Dünya Halleri’nin haberine göre Verileri aktarmak için LED ampulleri kullanan Li-Fi, saniyede 224 gigabit gibi oldukça etkileyici bir hızda veri aktarabiliyor.
İLK ORTAYA ÇIKIŞI
Li-Fi terimi, Edinburgh Üniversitesi profesörlerinden Harald Haas tarafından 2011’deki bir TED konuşmasında ilk kez dile getirildi. Haas daha sonra pureLiFi adında, dünyanın ilk Görülebilir Işık İletişimi şirketini kurdu.
NASIL ÇALIŞIYOR?
Li-Fi ve Wi-Fi adlında benzer yöntemler kullanıyor. Veriyi elektromanyetik olarak aktaran iki yöntemden Wi-Fi bu işlem için radyo dalgalarından yararlanırken Li-Fi ise gözle görülen ışığı kullanıyor. Bu sebeple Li-Fi’ın algılanabilmesi için cihazlarda foto-dedektör ve sinyal işleme parçaları bulunması gerekiyor. Böylece Li-Fi sinyalleri, görüntülenebilir veriye dönüştürülüyor.
LED ampuller birer yarı iletken ışık kaynağı olduğu için, ampule gelen elektrik akımı çok yüksek hızlarda açılıp kısılabiliyor. İnsan gözü tarafından algılanamayacak kadar küçük olan bu değişimler fotodiyot adı verilen sistemlerce algılanıp, binary (ikili) koda dönüştürülebiliyor ve internete bağlı cihazlar bu sayede web sayfalarını görüntüleyip, bu sinyalleri bize video ve ses gibi ortamlarda aktarabiliyor.
ANCAK BİR EKSİKLİĞİ VAR
Ancak Li-Fi’ın çok büyük bir eksikliği var. Veriyi ışık üzerinden aktarmak, araya duvar gibi katı bir yüzey geldiğinde veri aktarımının tamamen kesilmesi anlamına geliyor; çünkü ışık duvardan geçemiyor. Bu da evdeki her odada ve koridorda bir Li-Fi vericisi bulunması gerektiği anlamına geliyor. Ayrıca Li-Fi, ampulleri birer modem olarak kullandığı için, gündüz internet kullanılacağında da ampullerin açılması gerekiyor.
ARTISI NELER?
Li-Fi’ın olumlu yanı ise, kullanıldığı odanın dışından algılanma ihtimali çok düşük olduğu için Wi-fi’a göre çok daha güvenli bir sistem olması. Bu sebeple evlerin karmaşık yapısı için uygun olmayabileceği fakat geniş ofis alanları için rahatlıkla kullanılacağı beliritliyor.
HER İHTİMALE YÜKSEK HIZ
Ayrıca, belki 224 gigabit gibi inanılmaz hızlara ulaşamasa da Li-Fi sinyalleri bir yüzeyden sekerek başka bir noktaya ulaştığında hala saniyede 70 megabit gibi yüksek sayılabilecek hızlara çıkabiliyor.
YENİ BİR Wİ-Fİ TEKNOLOJSİ
Öte yandan, Wi-fi için geliştirilen Wi-Fi HaLow adlı yeni bir yöntem, bağlantı menzilini iki katına çıkarıp enerji tüketimini azaltmayı amaçlıyor. Bu yeni yöntemin özellikle küçük bataryaları bulunan şeylerin interneti cihazları için çok daha kullanışlı olacağı belirtiliyor.

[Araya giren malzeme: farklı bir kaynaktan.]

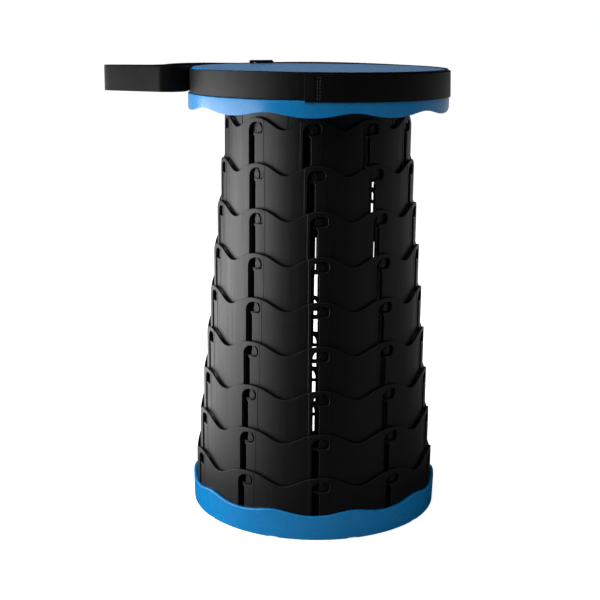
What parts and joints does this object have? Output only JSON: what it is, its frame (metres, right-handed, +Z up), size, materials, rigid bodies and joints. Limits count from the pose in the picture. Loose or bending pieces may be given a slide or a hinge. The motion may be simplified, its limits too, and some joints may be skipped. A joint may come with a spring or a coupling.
{
  "type": "telescopic stool",
  "caption": "Round folding stool of nested wavy rings that lock at full height by J-shaped slots, with a blue seat and base and a webbing carry strap.",
  "frame": {"origin": "middle of the base's flat underside, on the stool's axis", "axes": "+Z up along the stool's axis, +X to the right and -Y to the front as in the picture; the carry loop points to -X"},
  "size_m": [0.3327, 0.2517, 0.4351],
  "materials": {
    "blue_shell": "moulded plastic, satin gloss",
    "black_ring": "moulded plastic, fine matt grain",
    "screw_steel": "plated steel",
    "black_slider": "moulded plastic, satin",
    "black_webbing": "flat woven webbing"
  },
  "bodies": {
    "base": {"base_shell": "blue_shell", "ring_9": "black_ring"},
    "ring_8_body": {"ring_8": "black_ring"},
    "ring_7_body": {"ring_7": "black_ring"},
    "ring_6_body": {"ring_6": "black_ring"},
    "ring_5_body": {"ring_5": "black_ring"},
    "ring_4_body": {"ring_4": "black_ring"},
    "ring_3_body": {"ring_3": "black_ring"},
    "ring_2_body": {"ring_2": "black_ring"},
    "ring_1_body": {"ring_1": "black_ring"},
    "seat": {"seat_ring": "black_ring", "seat_shell": "blue_shell", "seat_screw_1": "screw_steel", "seat_screw_2": "screw_steel", "seat_screw_3": "screw_steel", "seat_screw_4": "screw_steel", "seat_screw_5": "screw_steel", "strap_band": "black_webbing", "strap_overlap": "black_webbing", "strap_loop": "black_webbing", "strap_slider": "black_slider"}
  },
  "joints": [
    {"name": "ring_8_slide", "type": "slide", "parent": "base", "child": "ring_8_body", "axis": [0, 0, 1], "range_m": [-0.0411, 0]},
    {"name": "ring_7_slide", "type": "slide", "parent": "ring_8_body", "child": "ring_7_body", "axis": [0, 0, 1], "range_m": [-0.0411, 0]},
    {"name": "ring_6_slide", "type": "slide", "parent": "ring_7_body", "child": "ring_6_body", "axis": [0, 0, 1], "range_m": [-0.0411, 0]},
    {"name": "ring_5_slide", "type": "slide", "parent": "ring_6_body", "child": "ring_5_body", "axis": [0, 0, 1], "range_m": [-0.0411, 0]},
    {"name": "ring_4_slide", "type": "slide", "parent": "ring_5_body", "child": "ring_4_body", "axis": [0, 0, 1], "range_m": [-0.0411, 0]},
    {"name": "ring_3_slide", "type": "slide", "parent": "ring_4_body", "child": "ring_3_body", "axis": [0, 0, 1], "range_m": [-0.0411, 0]},
    {"name": "ring_2_slide", "type": "slide", "parent": "ring_3_body", "child": "ring_2_body", "axis": [0, 0, 1], "range_m": [-0.0411, 0]},
    {"name": "ring_1_slide", "type": "slide", "parent": "ring_2_body", "child": "ring_1_body", "axis": [0, 0, 1], "range_m": [-0.0411, 0]},
    {"name": "seat_slide", "type": "slide", "parent": "ring_1_body", "child": "seat", "axis": [0, 0, 1], "range_m": [-0.0392, 0]}
  ]
}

Lİ-Fİ İÇİN İKİ FARKLI VERİCİ
pureLiFi’ın şu anda biri masaüstünde diğeri tavanda kullanılabilen iki farklı Li-Fi verici ünitesi bulunuyor. Öte yandan Birleşik Arap Emirlikleri’nde telekomünikasyon şirketlerinin müşterilerine Li-Fi bağlantısı hizmeti sunmak için çalıştığı belirtiliyor.
APPLE’DA MEVCUT
Son olarak, Apple’ın iOS 9.1 işletim sistemine ‘LiFiCapability’ (LiFi uyumluluğu) gibi ibareler yerleştirdiği ve bunun gelecekte üretilecek iPhone’larda Li-Fi desteği bulunacağının bir işareti olduğu yönünde iddialar bulunuyor.